Though he listed extremist groups from the left and right, and both apolitical and international, he pointed his discussion at right-wing militia and patriot groups, and at ideas disseminated on conservative talk radio and websites.

“It is sad how many people believe this stuff,” he said, referring to one specific theory that had President Barack Obama ordering the assassination of Tennessee cops. “It really is.”

Knezovich, a Republican, said heated rhetoric and conspiracy theories helped fuel the actions of white supremacist groups such as the Order, Aryan People Republic, Aryan Nations and Phineas Priesthood, as well as “lone wolf” domestic terrorists like Kevin Harpham and Anthony Garver.

“You need to figure what you’re going to do with this group of individuals that are giving you all a bad name,” he said.

Several of the sheriff’s detractors protested outside, claiming Knezovich is corrupt.

“We are members of this community who feel that Ozzie is the threat we face,” said Scott Maclay, president of the Rattlesnake Motorcycle Club.

Though Knezovich said the Constitution was the guiding document in law enforcement, he saved his harshest criticism for right-wing Constitutionalists, whose brand of strict interpretation of the Constitution leads them to flout many modern laws.

“We’ve become a nation of ‘We don’t have to,’ ” he said. “We don’t have to obey the laws. We don’t have to obey anything we don’t agree with.”

He read one nearly incomprehensible online rant from a Constitutionalist that railed against Jews, the Federal Reserve and the “war on white drugs” such as hydrocodone and original Coca-Cola, which had “adult formula cocaine.”

“Does anybody want to claim them in our club of Constitutionalists?” he said.

Though his talk – titled “The Threats We Face” – dealt primarily with combating ideas put forth by right-wing groups, he also spoke about Islamic militant groups such as al-Qaida and the Islamic State, or ISIS.

He spent just a fraction of the time on international threats during his prepared speech, but when he took questions, someone brought Knezovich back to ISIS, the most prominent group of Islamic militants currently operating in the Middle East.

“My agency has an active response plan for a direct ISIS threat,” he said, adding he could give no more detail.

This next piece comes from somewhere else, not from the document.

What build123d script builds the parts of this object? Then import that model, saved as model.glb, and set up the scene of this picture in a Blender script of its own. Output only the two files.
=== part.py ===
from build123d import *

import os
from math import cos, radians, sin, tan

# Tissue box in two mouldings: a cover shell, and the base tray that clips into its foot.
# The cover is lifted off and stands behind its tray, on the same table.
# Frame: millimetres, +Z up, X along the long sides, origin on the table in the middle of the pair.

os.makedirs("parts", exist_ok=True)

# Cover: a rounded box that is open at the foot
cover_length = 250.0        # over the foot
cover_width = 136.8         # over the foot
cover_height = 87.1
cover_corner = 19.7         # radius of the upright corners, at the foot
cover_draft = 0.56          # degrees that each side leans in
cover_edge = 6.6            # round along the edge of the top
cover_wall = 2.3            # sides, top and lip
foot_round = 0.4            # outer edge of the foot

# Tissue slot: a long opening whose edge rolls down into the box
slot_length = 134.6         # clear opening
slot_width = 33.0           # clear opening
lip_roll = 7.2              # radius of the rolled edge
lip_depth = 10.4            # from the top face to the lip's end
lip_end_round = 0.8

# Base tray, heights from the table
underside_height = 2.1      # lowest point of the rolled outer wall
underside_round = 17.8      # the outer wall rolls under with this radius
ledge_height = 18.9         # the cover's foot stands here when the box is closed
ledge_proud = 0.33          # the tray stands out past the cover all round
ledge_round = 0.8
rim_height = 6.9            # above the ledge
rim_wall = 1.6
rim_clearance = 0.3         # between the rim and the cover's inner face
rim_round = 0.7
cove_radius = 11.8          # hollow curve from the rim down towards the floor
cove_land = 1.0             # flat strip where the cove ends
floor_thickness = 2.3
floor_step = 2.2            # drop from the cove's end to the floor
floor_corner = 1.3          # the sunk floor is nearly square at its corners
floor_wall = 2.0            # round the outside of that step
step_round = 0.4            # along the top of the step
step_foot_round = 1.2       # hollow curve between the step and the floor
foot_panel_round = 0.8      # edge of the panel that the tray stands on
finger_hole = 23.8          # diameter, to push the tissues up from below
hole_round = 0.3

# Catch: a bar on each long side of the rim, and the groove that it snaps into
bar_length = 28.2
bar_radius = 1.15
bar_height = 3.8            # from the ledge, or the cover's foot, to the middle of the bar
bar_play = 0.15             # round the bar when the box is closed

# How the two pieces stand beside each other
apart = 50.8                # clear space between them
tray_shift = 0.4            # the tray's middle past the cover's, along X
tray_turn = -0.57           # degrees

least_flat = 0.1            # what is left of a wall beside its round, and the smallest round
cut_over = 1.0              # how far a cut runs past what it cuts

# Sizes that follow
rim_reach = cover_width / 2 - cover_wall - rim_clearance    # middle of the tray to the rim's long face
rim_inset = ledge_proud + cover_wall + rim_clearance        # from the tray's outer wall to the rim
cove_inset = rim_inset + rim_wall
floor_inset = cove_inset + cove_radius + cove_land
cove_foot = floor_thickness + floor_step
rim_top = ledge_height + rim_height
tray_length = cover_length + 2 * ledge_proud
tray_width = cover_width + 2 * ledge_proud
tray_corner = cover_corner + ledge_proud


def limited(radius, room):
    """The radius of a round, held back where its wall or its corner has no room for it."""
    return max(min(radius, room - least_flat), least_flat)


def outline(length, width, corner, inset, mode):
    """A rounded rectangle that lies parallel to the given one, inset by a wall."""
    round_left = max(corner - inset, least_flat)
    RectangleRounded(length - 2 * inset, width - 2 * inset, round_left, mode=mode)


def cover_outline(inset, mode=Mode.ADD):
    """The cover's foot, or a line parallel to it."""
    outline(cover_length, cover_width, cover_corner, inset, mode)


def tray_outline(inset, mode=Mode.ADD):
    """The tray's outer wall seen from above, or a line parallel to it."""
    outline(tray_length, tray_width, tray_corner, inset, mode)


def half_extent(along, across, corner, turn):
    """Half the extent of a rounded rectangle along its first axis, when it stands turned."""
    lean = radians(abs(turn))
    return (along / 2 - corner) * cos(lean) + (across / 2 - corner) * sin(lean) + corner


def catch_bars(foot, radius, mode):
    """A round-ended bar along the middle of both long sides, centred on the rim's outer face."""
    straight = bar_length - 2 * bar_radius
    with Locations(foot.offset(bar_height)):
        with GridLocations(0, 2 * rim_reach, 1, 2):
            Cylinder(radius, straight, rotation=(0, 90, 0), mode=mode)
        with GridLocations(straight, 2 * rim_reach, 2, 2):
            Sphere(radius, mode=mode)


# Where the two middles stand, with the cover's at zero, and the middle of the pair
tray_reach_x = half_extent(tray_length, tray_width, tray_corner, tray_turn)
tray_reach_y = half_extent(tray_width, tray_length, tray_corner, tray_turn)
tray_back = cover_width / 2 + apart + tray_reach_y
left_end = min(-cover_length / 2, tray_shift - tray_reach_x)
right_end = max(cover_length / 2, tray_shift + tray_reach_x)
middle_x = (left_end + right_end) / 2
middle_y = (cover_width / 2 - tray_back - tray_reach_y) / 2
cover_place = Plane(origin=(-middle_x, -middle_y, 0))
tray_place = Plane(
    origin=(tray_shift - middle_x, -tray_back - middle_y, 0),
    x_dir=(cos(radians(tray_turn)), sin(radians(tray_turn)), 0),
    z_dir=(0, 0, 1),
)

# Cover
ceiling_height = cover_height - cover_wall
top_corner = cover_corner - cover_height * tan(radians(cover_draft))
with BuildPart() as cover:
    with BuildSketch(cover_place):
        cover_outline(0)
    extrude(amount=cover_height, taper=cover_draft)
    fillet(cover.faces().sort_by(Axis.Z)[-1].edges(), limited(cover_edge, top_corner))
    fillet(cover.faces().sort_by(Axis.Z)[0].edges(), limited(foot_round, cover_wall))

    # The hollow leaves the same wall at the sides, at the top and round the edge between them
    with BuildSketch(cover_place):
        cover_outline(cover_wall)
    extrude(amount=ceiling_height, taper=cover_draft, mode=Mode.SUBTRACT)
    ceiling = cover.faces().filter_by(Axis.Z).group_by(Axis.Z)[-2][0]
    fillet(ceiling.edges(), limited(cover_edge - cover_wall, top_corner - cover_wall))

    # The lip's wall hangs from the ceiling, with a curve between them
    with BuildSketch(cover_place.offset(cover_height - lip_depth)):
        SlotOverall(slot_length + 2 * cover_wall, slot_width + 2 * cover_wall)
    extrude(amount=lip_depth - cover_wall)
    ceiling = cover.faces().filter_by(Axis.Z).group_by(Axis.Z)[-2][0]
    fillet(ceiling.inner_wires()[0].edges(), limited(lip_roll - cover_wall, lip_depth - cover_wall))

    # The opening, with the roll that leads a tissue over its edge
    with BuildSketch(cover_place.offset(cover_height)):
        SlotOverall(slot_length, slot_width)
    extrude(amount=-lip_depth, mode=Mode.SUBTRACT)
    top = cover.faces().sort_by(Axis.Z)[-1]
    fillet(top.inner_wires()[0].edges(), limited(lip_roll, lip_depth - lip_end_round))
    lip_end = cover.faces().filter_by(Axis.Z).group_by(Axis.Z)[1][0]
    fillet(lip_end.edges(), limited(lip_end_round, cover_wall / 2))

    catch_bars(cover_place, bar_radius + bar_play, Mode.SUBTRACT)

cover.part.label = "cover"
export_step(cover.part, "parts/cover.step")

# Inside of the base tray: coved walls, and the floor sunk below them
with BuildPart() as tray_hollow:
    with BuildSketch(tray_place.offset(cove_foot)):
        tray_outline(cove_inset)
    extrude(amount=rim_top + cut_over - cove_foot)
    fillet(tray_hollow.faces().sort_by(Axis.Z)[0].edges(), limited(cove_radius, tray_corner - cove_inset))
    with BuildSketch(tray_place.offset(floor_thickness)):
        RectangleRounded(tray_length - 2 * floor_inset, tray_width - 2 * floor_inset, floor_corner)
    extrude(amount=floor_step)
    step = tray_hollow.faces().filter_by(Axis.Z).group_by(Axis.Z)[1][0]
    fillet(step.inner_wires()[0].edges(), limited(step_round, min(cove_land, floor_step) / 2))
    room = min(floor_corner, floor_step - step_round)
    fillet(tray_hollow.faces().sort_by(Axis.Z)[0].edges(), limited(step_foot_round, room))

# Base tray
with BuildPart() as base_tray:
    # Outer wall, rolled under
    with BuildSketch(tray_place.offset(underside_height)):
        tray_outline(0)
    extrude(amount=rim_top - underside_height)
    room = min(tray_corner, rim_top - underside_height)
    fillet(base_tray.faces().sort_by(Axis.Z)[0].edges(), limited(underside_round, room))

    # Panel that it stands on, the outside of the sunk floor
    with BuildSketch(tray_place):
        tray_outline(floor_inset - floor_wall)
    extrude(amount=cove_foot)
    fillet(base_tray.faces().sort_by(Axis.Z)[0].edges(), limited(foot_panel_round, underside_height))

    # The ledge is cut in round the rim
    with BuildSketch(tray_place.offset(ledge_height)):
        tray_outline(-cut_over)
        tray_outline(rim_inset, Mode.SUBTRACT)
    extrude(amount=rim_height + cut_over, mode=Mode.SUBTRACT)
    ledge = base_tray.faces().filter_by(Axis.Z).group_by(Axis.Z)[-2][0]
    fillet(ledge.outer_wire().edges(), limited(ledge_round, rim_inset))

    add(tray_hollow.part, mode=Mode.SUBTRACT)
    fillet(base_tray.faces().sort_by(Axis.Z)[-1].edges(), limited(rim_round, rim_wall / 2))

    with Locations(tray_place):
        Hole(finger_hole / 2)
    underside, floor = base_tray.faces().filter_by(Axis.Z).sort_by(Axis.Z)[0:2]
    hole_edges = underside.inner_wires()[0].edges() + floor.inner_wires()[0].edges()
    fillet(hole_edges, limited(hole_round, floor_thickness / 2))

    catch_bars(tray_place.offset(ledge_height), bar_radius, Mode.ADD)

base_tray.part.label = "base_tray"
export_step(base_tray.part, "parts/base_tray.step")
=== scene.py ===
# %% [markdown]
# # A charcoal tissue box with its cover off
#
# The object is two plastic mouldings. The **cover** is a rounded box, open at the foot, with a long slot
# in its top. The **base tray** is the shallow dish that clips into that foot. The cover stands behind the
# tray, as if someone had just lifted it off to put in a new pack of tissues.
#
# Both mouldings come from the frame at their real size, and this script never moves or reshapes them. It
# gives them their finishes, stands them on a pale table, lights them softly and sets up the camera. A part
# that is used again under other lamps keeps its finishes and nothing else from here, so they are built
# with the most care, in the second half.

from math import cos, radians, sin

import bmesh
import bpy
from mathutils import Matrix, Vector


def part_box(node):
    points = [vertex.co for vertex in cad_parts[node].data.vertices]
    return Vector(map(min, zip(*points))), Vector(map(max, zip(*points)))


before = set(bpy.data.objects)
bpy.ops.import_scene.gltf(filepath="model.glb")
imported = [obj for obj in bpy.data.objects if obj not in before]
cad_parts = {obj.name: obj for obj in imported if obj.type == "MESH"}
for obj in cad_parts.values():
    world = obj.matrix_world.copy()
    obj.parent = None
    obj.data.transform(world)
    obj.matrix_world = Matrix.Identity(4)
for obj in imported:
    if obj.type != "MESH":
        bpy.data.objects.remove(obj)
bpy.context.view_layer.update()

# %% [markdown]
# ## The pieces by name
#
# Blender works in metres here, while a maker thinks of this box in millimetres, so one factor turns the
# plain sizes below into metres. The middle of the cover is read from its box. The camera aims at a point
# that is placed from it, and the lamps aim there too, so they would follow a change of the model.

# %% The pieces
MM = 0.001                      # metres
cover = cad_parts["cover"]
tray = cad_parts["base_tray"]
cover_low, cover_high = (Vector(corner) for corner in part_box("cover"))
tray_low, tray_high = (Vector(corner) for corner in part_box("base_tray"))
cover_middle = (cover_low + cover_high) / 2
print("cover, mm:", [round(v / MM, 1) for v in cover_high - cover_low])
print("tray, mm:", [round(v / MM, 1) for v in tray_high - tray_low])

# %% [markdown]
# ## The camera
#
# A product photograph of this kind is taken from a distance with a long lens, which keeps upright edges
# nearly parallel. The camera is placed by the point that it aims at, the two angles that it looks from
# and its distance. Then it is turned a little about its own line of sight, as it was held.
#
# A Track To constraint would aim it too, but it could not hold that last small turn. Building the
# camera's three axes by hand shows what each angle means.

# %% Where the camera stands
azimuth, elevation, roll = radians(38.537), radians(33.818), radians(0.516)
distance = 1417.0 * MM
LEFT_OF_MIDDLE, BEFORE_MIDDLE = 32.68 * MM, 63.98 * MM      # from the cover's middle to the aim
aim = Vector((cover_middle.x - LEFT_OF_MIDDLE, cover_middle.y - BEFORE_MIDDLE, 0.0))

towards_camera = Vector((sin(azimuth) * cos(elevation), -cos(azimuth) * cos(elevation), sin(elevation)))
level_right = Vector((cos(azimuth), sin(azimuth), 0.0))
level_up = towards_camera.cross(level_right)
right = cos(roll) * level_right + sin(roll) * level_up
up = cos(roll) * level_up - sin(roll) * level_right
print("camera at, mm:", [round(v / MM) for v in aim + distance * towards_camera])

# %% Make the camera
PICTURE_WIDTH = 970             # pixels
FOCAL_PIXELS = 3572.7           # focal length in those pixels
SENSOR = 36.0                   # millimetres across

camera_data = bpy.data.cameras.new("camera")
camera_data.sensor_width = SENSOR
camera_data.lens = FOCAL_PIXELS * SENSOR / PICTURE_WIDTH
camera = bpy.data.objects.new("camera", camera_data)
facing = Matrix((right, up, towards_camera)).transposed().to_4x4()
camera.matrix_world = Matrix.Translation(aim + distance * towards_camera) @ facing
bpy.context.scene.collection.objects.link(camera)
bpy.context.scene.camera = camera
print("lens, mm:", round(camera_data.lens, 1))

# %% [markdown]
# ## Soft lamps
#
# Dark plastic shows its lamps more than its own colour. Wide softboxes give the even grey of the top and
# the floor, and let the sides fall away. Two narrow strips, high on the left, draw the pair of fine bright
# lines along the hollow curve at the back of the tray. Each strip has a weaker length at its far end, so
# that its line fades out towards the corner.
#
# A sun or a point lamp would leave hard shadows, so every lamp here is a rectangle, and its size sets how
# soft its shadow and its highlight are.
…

He said people who believe Islamic militants are not a threat to Spokane were “ostriches.”

Finally, Knezovich took aim at the criticism law enforcement agencies have faced with the militarized police response in Ferguson, Missouri, after an unarmed black man was shot by police and the city descended into demonstrations and riots.

Knezovich said police were largely restrained, but there were situations that called for heavy armor and artillery.

“There is a war on police,” he said.

To further make his point that police haven’t shifted toward militarism, he said that police agencies have inherited technology from the military since the Civil War. He pointed to an 1873 Colt Peacemaker, developed by the Army.

“I wonder how many people would be telling Wyatt Earp to be sending his Peacemaker back,” Knezovich said to laughter.

His goal of speaking hard truths didn’t always land as hard as he suggested, as when he told the amenable crowd that he would not shy away from religion.

“If I offend you by mentioning the Christian religion, I don’t care,” he said.

He brought up his own religion again when criticizing the Phineas Priesthood, which also went by the name Vigilantes of Christendom. “I guarantee you, the savior doesn’t like this one,” he said.

But it was his refusal to speak about the recent massacre in a Charleston, South Carolina, church that delivered a truer moment of reflection to Knezovich’s speech.

“I will not talk about Charleston,” he said. “I am very proud of the city of Charleston because, instead of hate, they wrapped themselves in Christ’s love and tried to heal that community.”